== AVAILABLE DATA ==
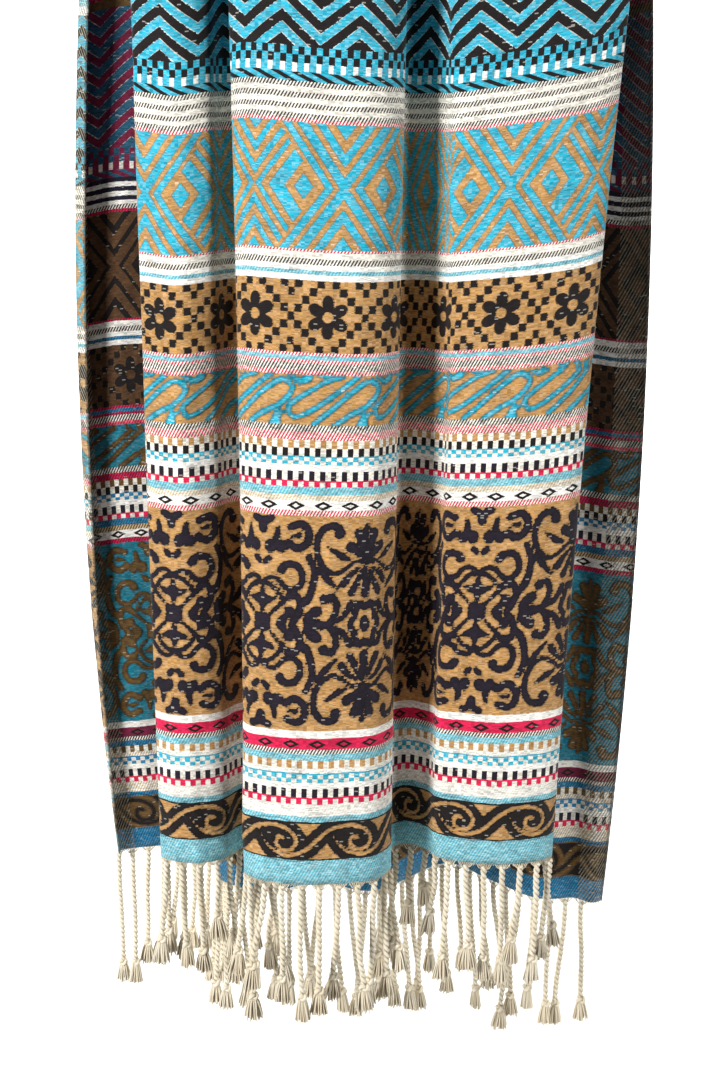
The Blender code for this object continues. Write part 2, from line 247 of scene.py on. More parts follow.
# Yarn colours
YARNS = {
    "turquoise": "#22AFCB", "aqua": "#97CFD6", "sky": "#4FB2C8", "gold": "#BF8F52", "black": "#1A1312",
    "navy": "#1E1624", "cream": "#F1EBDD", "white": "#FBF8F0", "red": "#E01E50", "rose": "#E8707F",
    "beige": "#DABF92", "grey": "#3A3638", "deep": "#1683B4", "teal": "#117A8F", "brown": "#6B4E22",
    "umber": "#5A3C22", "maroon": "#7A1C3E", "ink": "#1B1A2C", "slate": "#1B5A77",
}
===
### TASK
Restate the listing above word for word.

### FINISHED EXERCISE
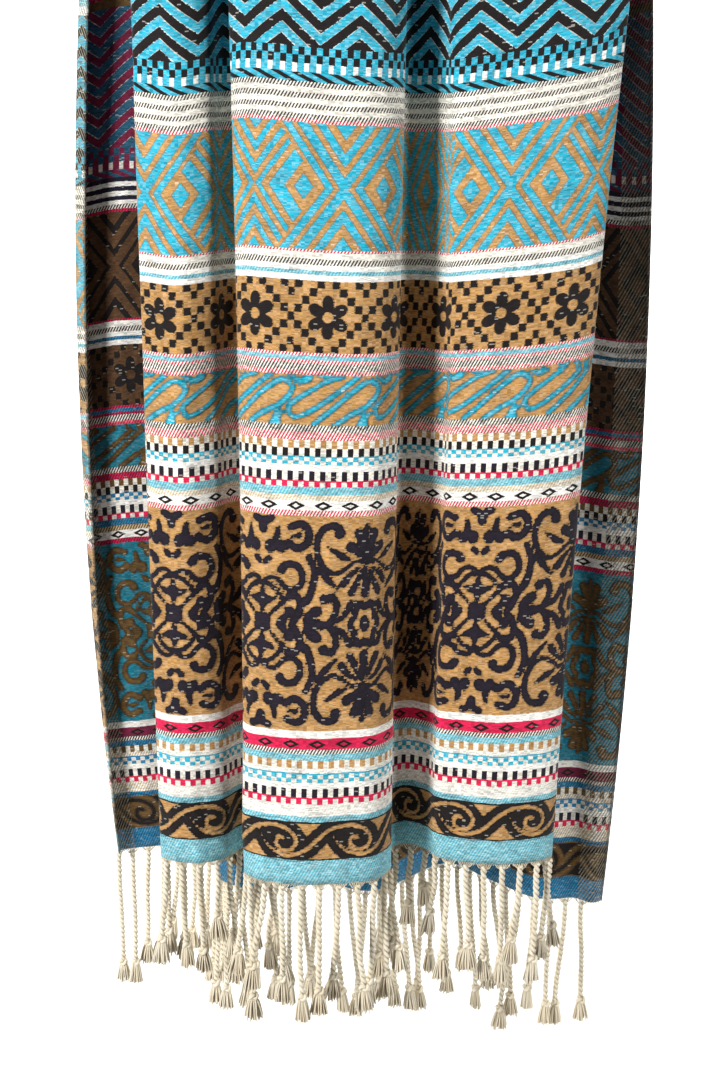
The Blender code for this object continues. Write part 2, from line 247 of scene.py on. More parts follow.
# Yarn colours
YARNS = {
    "turquoise": "#22AFCB", "aqua": "#97CFD6", "sky": "#4FB2C8", "gold": "#BF8F52", "black": "#1A1312",
    "navy": "#1E1624", "cream": "#F1EBDD", "white": "#FBF8F0", "red": "#E01E50", "rose": "#E8707F",
    "beige": "#DABF92", "grey": "#3A3638", "deep": "#1683B4", "teal": "#117A8F", "brown": "#6B4E22",
    "umber": "#5A3C22", "maroon": "#7A1C3E", "ink": "#1B1A2C", "slate": "#1B5A77",
}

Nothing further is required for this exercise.